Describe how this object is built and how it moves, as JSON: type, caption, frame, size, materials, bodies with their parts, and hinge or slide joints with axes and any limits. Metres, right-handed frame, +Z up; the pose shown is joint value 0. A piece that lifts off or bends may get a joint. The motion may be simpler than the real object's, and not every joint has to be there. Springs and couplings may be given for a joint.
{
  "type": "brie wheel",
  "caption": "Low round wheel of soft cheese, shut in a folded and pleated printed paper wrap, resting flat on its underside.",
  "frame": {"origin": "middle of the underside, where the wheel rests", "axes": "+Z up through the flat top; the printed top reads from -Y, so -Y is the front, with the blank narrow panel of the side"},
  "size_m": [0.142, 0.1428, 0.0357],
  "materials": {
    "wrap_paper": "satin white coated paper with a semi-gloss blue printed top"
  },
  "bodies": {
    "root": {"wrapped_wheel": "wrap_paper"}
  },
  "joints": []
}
━━━━━━
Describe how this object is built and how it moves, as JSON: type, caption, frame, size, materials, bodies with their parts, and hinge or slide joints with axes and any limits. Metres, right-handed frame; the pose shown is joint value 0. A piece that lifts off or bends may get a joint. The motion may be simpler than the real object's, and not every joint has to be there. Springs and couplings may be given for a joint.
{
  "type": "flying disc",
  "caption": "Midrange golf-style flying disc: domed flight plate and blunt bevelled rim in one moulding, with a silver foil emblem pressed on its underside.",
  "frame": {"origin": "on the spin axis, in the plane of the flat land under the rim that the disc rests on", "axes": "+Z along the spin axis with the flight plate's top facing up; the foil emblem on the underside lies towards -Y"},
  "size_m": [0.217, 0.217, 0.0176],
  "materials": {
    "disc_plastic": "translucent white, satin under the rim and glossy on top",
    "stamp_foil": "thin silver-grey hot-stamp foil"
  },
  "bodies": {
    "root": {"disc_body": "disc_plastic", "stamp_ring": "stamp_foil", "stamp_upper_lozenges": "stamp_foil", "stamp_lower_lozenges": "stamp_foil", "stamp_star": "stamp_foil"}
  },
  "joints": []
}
━━━━━━
_DO THIS_.
Review the preceding data and report every line that includes the string "parts".

_WRITTEN ANSWER_.
Describe how this object is built and how it moves, as JSON: type, caption, frame, size, materials, bodies with their parts, and hinge or slide joints with axes and any limits. Metres, right-handed frame, +Z up; the pose shown is joint value 0. A piece that lifts off or bends may get a joint. The motion may be simpler than the real object's, and not every joint has to be there. Springs and couplings may be given for a joint.
Describe how this object is built and how it moves, as JSON: type, caption, frame, size, materials, bodies with their parts, and hinge or slide joints with axes and any limits. Metres, right-handed frame; the pose shown is joint value 0. A piece that lifts off or bends may get a joint. The motion may be simpler than the real object's, and not every joint has to be there. Springs and couplings may be given for a joint.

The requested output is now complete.